◆ Goal
Repeat every line below exactly, word for word.
* * * * * * * * *
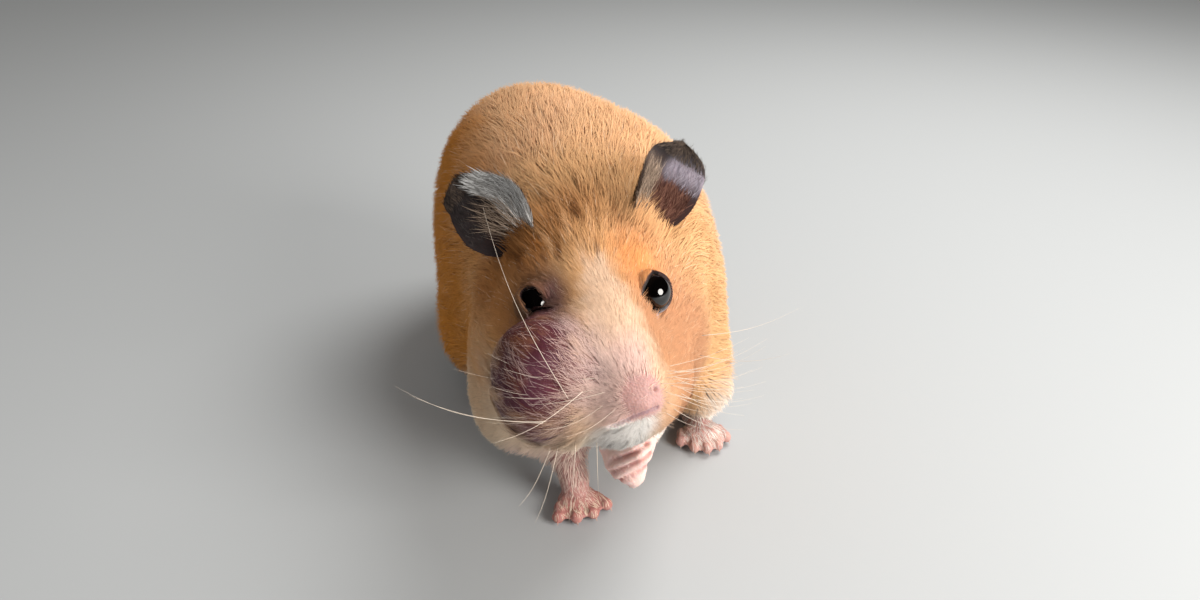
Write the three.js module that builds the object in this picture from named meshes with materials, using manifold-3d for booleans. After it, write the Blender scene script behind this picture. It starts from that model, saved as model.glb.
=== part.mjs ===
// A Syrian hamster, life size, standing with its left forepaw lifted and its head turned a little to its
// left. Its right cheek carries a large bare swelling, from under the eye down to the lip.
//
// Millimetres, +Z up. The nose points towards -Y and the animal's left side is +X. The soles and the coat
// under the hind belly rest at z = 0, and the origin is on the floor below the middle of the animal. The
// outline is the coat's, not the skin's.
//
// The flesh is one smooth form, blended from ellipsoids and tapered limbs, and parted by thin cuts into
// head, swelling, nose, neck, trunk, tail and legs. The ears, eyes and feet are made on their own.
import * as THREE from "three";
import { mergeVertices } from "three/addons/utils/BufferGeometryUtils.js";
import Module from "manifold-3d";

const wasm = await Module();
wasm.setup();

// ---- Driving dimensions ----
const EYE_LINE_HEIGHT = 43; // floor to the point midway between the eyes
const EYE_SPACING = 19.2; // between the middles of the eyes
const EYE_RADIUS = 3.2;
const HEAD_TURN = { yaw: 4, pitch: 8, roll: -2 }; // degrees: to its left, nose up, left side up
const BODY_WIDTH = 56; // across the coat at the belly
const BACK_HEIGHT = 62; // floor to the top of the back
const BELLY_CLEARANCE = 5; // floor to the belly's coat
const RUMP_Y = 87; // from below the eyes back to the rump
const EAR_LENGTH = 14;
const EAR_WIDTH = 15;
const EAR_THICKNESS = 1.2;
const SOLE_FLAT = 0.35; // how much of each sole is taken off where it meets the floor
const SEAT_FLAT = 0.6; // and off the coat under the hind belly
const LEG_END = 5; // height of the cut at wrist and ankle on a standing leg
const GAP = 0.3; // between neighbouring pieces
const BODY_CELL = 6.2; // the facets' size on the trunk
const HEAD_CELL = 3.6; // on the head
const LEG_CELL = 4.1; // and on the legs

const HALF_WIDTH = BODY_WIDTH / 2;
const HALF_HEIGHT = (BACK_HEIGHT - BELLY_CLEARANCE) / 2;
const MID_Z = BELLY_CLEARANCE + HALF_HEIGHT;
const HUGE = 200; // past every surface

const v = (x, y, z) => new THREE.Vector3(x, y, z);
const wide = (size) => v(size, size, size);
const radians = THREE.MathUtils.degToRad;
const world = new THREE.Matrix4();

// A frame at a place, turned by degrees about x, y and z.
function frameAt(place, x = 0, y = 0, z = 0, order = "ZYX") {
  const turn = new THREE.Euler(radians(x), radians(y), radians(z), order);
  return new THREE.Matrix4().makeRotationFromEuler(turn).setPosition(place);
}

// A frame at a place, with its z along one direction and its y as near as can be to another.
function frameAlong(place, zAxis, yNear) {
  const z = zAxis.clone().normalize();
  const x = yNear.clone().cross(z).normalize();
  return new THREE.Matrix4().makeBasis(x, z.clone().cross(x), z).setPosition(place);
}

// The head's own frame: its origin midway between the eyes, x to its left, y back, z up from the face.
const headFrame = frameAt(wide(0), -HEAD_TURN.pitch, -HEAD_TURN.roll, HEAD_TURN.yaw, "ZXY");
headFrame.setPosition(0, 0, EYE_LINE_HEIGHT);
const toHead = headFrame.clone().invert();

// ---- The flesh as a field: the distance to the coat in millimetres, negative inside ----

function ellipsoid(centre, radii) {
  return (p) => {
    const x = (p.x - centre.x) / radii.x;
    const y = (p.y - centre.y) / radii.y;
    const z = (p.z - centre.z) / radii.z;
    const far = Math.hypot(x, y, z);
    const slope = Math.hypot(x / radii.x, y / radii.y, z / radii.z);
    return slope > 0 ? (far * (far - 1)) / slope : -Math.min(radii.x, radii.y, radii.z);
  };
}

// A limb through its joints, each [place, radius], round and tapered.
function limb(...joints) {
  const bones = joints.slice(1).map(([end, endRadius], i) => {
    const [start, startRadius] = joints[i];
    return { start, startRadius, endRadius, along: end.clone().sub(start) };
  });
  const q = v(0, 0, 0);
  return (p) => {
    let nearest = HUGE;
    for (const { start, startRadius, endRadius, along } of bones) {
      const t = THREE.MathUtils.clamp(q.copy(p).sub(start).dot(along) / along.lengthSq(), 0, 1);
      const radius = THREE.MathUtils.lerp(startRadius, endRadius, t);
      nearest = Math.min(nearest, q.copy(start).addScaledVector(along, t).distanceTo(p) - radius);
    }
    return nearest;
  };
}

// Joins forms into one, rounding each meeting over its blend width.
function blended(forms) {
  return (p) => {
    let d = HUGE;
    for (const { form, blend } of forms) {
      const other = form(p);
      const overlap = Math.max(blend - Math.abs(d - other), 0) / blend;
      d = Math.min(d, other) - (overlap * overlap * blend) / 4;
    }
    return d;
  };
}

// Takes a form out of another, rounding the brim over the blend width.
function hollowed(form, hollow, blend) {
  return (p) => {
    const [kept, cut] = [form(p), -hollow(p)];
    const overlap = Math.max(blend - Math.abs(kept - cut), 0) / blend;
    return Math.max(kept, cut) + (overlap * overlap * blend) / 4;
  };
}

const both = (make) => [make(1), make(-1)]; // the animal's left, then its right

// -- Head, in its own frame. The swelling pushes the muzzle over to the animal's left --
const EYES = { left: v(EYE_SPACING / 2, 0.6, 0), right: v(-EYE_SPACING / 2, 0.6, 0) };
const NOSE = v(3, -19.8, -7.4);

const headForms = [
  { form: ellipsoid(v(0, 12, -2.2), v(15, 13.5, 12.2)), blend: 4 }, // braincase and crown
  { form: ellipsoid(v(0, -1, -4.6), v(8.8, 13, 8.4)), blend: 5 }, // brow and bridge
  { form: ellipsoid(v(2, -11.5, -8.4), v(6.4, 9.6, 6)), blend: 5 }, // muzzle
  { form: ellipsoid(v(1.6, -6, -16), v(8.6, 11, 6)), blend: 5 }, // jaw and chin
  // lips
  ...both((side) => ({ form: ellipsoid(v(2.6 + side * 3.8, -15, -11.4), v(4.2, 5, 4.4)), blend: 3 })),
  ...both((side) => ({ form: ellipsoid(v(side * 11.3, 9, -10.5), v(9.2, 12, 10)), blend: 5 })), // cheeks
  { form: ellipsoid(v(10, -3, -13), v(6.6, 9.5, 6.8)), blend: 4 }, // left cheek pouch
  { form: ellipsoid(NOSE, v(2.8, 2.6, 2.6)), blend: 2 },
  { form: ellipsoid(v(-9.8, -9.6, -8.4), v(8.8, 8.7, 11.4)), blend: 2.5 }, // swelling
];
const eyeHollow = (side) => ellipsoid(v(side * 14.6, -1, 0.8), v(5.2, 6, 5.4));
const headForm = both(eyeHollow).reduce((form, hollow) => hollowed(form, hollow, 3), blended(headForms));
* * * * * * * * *
◆ Task answer
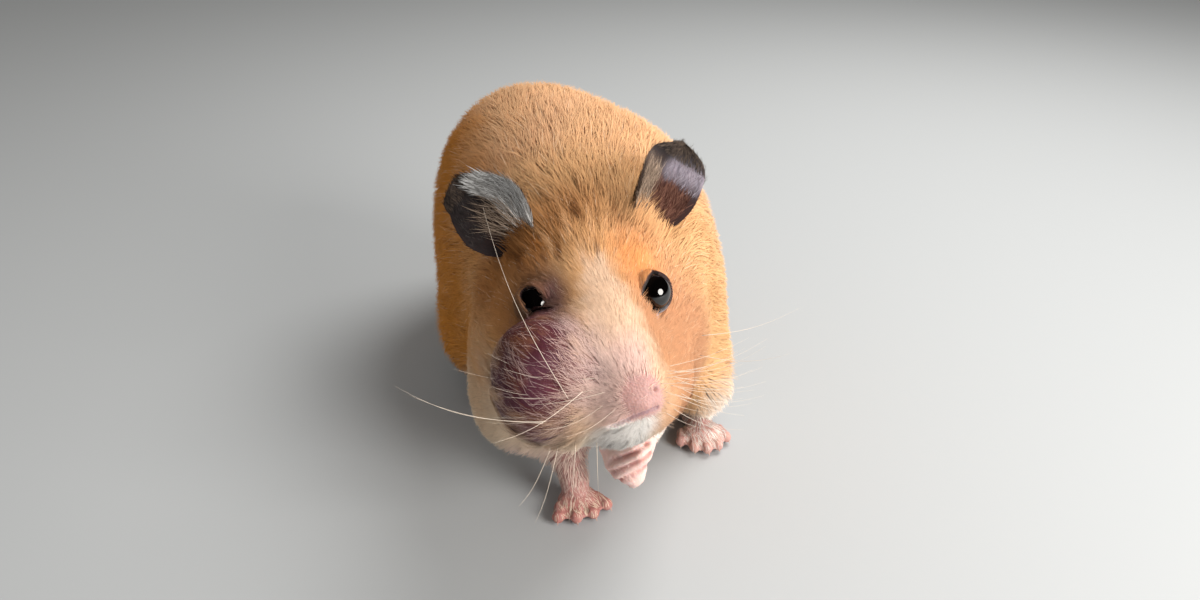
Write the three.js module that builds the object in this picture from named meshes with materials, using manifold-3d for booleans. After it, write the Blender scene script behind this picture. It starts from that model, saved as model.glb.
=== part.mjs ===
// A Syrian hamster, life size, standing with its left forepaw lifted and its head turned a little to its
// left. Its right cheek carries a large bare swelling, from under the eye down to the lip.
//
// Millimetres, +Z up. The nose points towards -Y and the animal's left side is +X. The soles and the coat
// under the hind belly rest at z = 0, and the origin is on the floor below the middle of the animal. The
// outline is the coat's, not the skin's.
//
// The flesh is one smooth form, blended from ellipsoids and tapered limbs, and parted by thin cuts into
// head, swelling, nose, neck, trunk, tail and legs. The ears, eyes and feet are made on their own.
import * as THREE from "three";
import { mergeVertices } from "three/addons/utils/BufferGeometryUtils.js";
import Module from "manifold-3d";

const wasm = await Module();
wasm.setup();

// ---- Driving dimensions ----
const EYE_LINE_HEIGHT = 43; // floor to the point midway between the eyes
const EYE_SPACING = 19.2; // between the middles of the eyes
const EYE_RADIUS = 3.2;
const HEAD_TURN = { yaw: 4, pitch: 8, roll: -2 }; // degrees: to its left, nose up, left side up
const BODY_WIDTH = 56; // across the coat at the belly
const BACK_HEIGHT = 62; // floor to the top of the back
const BELLY_CLEARANCE = 5; // floor to the belly's coat
const RUMP_Y = 87; // from below the eyes back to the rump
const EAR_LENGTH = 14;
const EAR_WIDTH = 15;
const EAR_THICKNESS = 1.2;
const SOLE_FLAT = 0.35; // how much of each sole is taken off where it meets the floor
const SEAT_FLAT = 0.6; // and off the coat under the hind belly
const LEG_END = 5; // height of the cut at wrist and ankle on a standing leg
const GAP = 0.3; // between neighbouring pieces
const BODY_CELL = 6.2; // the facets' size on the trunk
const HEAD_CELL = 3.6; // on the head
const LEG_CELL = 4.1; // and on the legs

const HALF_WIDTH = BODY_WIDTH / 2;
const HALF_HEIGHT = (BACK_HEIGHT - BELLY_CLEARANCE) / 2;
const MID_Z = BELLY_CLEARANCE + HALF_HEIGHT;
const HUGE = 200; // past every surface

const v = (x, y, z) => new THREE.Vector3(x, y, z);
const wide = (size) => v(size, size, size);
const radians = THREE.MathUtils.degToRad;
const world = new THREE.Matrix4();

// A frame at a place, turned by degrees about x, y and z.
function frameAt(place, x = 0, y = 0, z = 0, order = "ZYX") {
  const turn = new THREE.Euler(radians(x), radians(y), radians(z), order);
  return new THREE.Matrix4().makeRotationFromEuler(turn).setPosition(place);
}

// A frame at a place, with its z along one direction and its y as near as can be to another.
function frameAlong(place, zAxis, yNear) {
  const z = zAxis.clone().normalize();
  const x = yNear.clone().cross(z).normalize();
  return new THREE.Matrix4().makeBasis(x, z.clone().cross(x), z).setPosition(place);
}

// The head's own frame: its origin midway between the eyes, x to its left, y back, z up from the face.
const headFrame = frameAt(wide(0), -HEAD_TURN.pitch, -HEAD_TURN.roll, HEAD_TURN.yaw, "ZXY");
headFrame.setPosition(0, 0, EYE_LINE_HEIGHT);
const toHead = headFrame.clone().invert();

// ---- The flesh as a field: the distance to the coat in millimetres, negative inside ----

function ellipsoid(centre, radii) {
  return (p) => {
    const x = (p.x - centre.x) / radii.x;
    const y = (p.y - centre.y) / radii.y;
    const z = (p.z - centre.z) / radii.z;
    const far = Math.hypot(x, y, z);
    const slope = Math.hypot(x / radii.x, y / radii.y, z / radii.z);
    return slope > 0 ? (far * (far - 1)) / slope : -Math.min(radii.x, radii.y, radii.z);
  };
}

// A limb through its joints, each [place, radius], round and tapered.
function limb(...joints) {
  const bones = joints.slice(1).map(([end, endRadius], i) => {
    const [start, startRadius] = joints[i];
    return { start, startRadius, endRadius, along: end.clone().sub(start) };
  });
  const q = v(0, 0, 0);
  return (p) => {
    let nearest = HUGE;
    for (const { start, startRadius, endRadius, along } of bones) {
      const t = THREE.MathUtils.clamp(q.copy(p).sub(start).dot(along) / along.lengthSq(), 0, 1);
      const radius = THREE.MathUtils.lerp(startRadius, endRadius, t);
      nearest = Math.min(nearest, q.copy(start).addScaledVector(along, t).distanceTo(p) - radius);
    }
    return nearest;
  };
}

// Joins forms into one, rounding each meeting over its blend width.
function blended(forms) {
  return (p) => {
    let d = HUGE;
    for (const { form, blend } of forms) {
      const other = form(p);
      const overlap = Math.max(blend - Math.abs(d - other), 0) / blend;
      d = Math.min(d, other) - (overlap * overlap * blend) / 4;
    }
    return d;
  };
}

// Takes a form out of another, rounding the brim over the blend width.
function hollowed(form, hollow, blend) {
  return (p) => {
    const [kept, cut] = [form(p), -hollow(p)];
    const overlap = Math.max(blend - Math.abs(kept - cut), 0) / blend;
    return Math.max(kept, cut) + (overlap * overlap * blend) / 4;
  };
}

const both = (make) => [make(1), make(-1)]; // the animal's left, then its right

// -- Head, in its own frame. The swelling pushes the muzzle over to the animal's left --
const EYES = { left: v(EYE_SPACING / 2, 0.6, 0), right: v(-EYE_SPACING / 2, 0.6, 0) };
const NOSE = v(3, -19.8, -7.4);

const headForms = [
  { form: ellipsoid(v(0, 12, -2.2), v(15, 13.5, 12.2)), blend: 4 }, // braincase and crown
  { form: ellipsoid(v(0, -1, -4.6), v(8.8, 13, 8.4)), blend: 5 }, // brow and bridge
  { form: ellipsoid(v(2, -11.5, -8.4), v(6.4, 9.6, 6)), blend: 5 }, // muzzle
  { form: ellipsoid(v(1.6, -6, -16), v(8.6, 11, 6)), blend: 5 }, // jaw and chin
  // lips
  ...both((side) => ({ form: ellipsoid(v(2.6 + side * 3.8, -15, -11.4), v(4.2, 5, 4.4)), blend: 3 })),
  ...both((side) => ({ form: ellipsoid(v(side * 11.3, 9, -10.5), v(9.2, 12, 10)), blend: 5 })), // cheeks
  { form: ellipsoid(v(10, -3, -13), v(6.6, 9.5, 6.8)), blend: 4 }, // left cheek pouch
  { form: ellipsoid(NOSE, v(2.8, 2.6, 2.6)), blend: 2 },
  { form: ellipsoid(v(-9.8, -9.6, -8.4), v(8.8, 8.7, 11.4)), blend: 2.5 }, // swelling
];
const eyeHollow = (side) => ellipsoid(v(side * 14.6, -1, 0.8), v(5.2, 6, 5.4));
const headForm = both(eyeHollow).reduce((form, hollow) => hollowed(form, hollow, 3), blended(headForms));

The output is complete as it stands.